- Material provided -
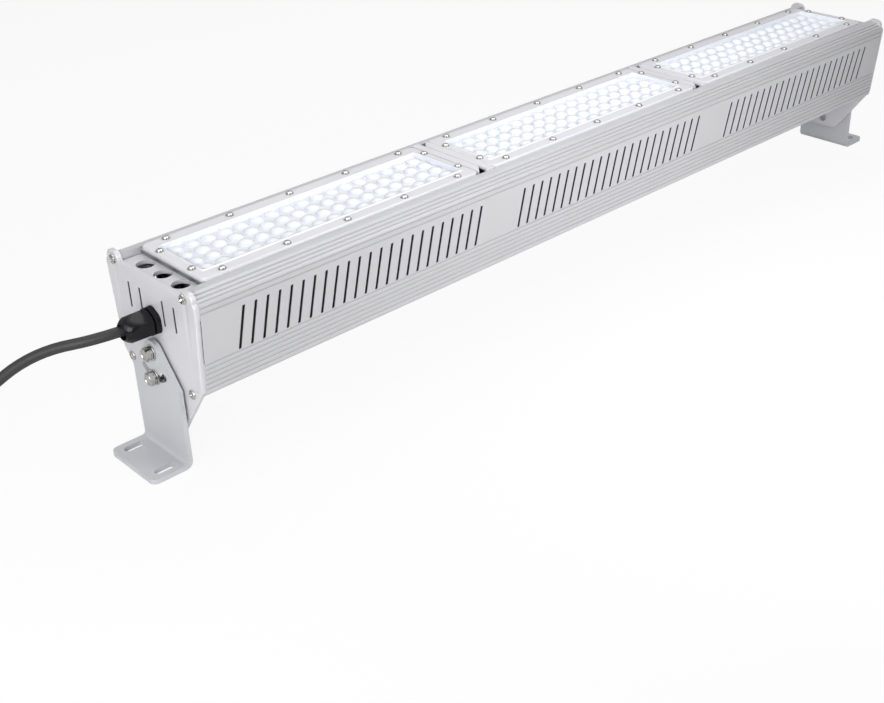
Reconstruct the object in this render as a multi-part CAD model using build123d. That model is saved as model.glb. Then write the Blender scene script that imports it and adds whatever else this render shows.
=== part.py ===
from build123d import *
from math import acos, cos, degrees, hypot, pi, radians, sin, tan
import os

os.makedirs("parts", exist_ok=True)

# A three-module linear high-bay light fixture, lens side up, on two tilting feet.
# X runs along the fixture, Y across it, and Z up from the surface under the feet.
# The origin is in the middle of the fixture, on that surface.

# Length of the fixture
module_count = 3
module_length = 276.0
module_gap = 18.0
end_gap = 17.0

# Heights and widths of the extruded housing
pivot_height = 91.1
pivot_above_base = 26.1
rail_height = 89.8
wall = 2.6
side_half = 60.2
side_flare = 0.08
floor_half = 44.0
corner_rise = 8.0
shoulder_drop = 5.8
corner_radius = 3.0
web_half = 43.0
crown_width = 7.0
lip_half = 30.0
ledge_half = 32.0
ledge_drop = 12.0
ledge_thickness = 3.0

# Grooves along the outside of the rails
groove_width = 2.1
groove_depth = 0.75
groove_bottom = 0.8
lower_groove_count = 6
lower_groove_pitch = 4.2
lower_groove_rise = 4.0
upper_groove_count = 2
upper_groove_pitch = 4.6
upper_groove_rise = 5.8
crown_groove_count = 4
crown_groove_pitch = 3.6
crown_groove_start = 2.0

# Slanted vent slots, one group beside each module
slot_pitch = 11.0
slot_width = 2.6
slot_rise = 35.0
slot_top_margin = 19.3
slot_slant = 0.16
slot_end_margin = 11.0

# Screws that hold the end caps to the rails
cap_screw_radius = 2.0
cap_screw_head_radius = 4.0
cap_screw_head_height = 2.6
cap_screw_length = 20.0
port_half = 3.2
upper_port_offset = 1.0
upper_port_drop = 3.9
lower_port_rise = 4.1
screw_clearance = 0.05

# Small round parts and their holes are turned with this many flats, to keep the whole light
fastener_sides = 12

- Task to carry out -
Copy out the material word for word and line for line.

- Finished answer -
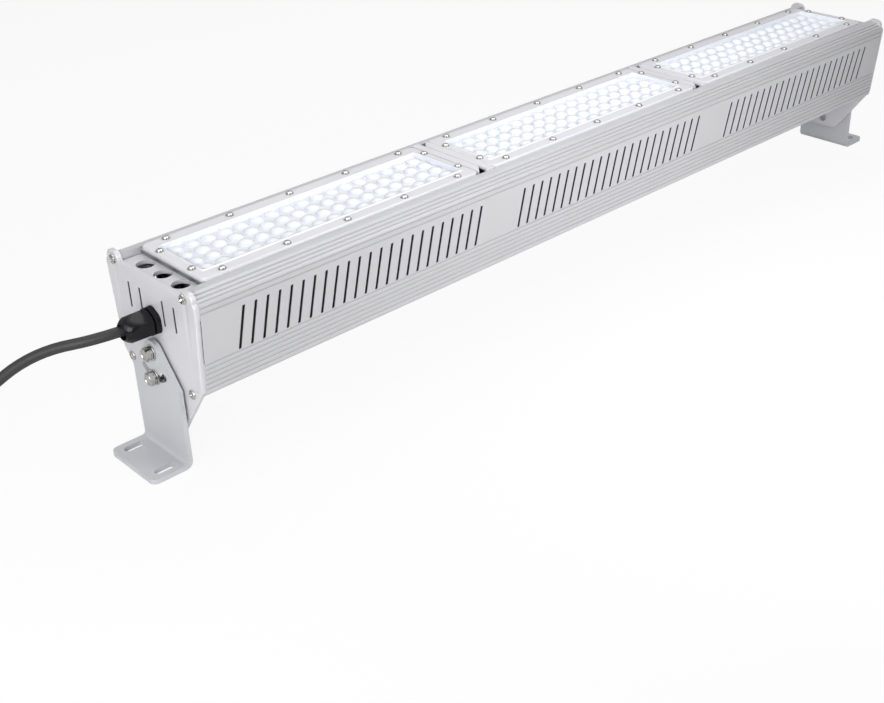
Reconstruct the object in this render as a multi-part CAD model using build123d. That model is saved as model.glb. Then write the Blender scene script that imports it and adds whatever else this render shows.
=== part.py ===
from build123d import *
from math import acos, cos, degrees, hypot, pi, radians, sin, tan
import os

os.makedirs("parts", exist_ok=True)

# A three-module linear high-bay light fixture, lens side up, on two tilting feet.
# X runs along the fixture, Y across it, and Z up from the surface under the feet.
# The origin is in the middle of the fixture, on that surface.

# Length of the fixture
module_count = 3
module_length = 276.0
module_gap = 18.0
end_gap = 17.0

# Heights and widths of the extruded housing
pivot_height = 91.1
pivot_above_base = 26.1
rail_height = 89.8
wall = 2.6
side_half = 60.2
side_flare = 0.08
floor_half = 44.0
corner_rise = 8.0
shoulder_drop = 5.8
corner_radius = 3.0
web_half = 43.0
crown_width = 7.0
lip_half = 30.0
ledge_half = 32.0
ledge_drop = 12.0
ledge_thickness = 3.0

# Grooves along the outside of the rails
groove_width = 2.1
groove_depth = 0.75
groove_bottom = 0.8
lower_groove_count = 6
lower_groove_pitch = 4.2
lower_groove_rise = 4.0
upper_groove_count = 2
upper_groove_pitch = 4.6
upper_groove_rise = 5.8
crown_groove_count = 4
crown_groove_pitch = 3.6
crown_groove_start = 2.0

# Slanted vent slots, one group beside each module
slot_pitch = 11.0
slot_width = 2.6
slot_rise = 35.0
slot_top_margin = 19.3
slot_slant = 0.16
slot_end_margin = 11.0

# Screws that hold the end caps to the rails
cap_screw_radius = 2.0
cap_screw_head_radius = 4.0
cap_screw_head_height = 2.6
cap_screw_length = 20.0
port_half = 3.2
upper_port_offset = 1.0
upper_port_drop = 3.9
lower_port_rise = 4.1
screw_clearance = 0.05

# Small round parts and their holes are turned with this many flats, to keep the whole light
fastener_sides = 12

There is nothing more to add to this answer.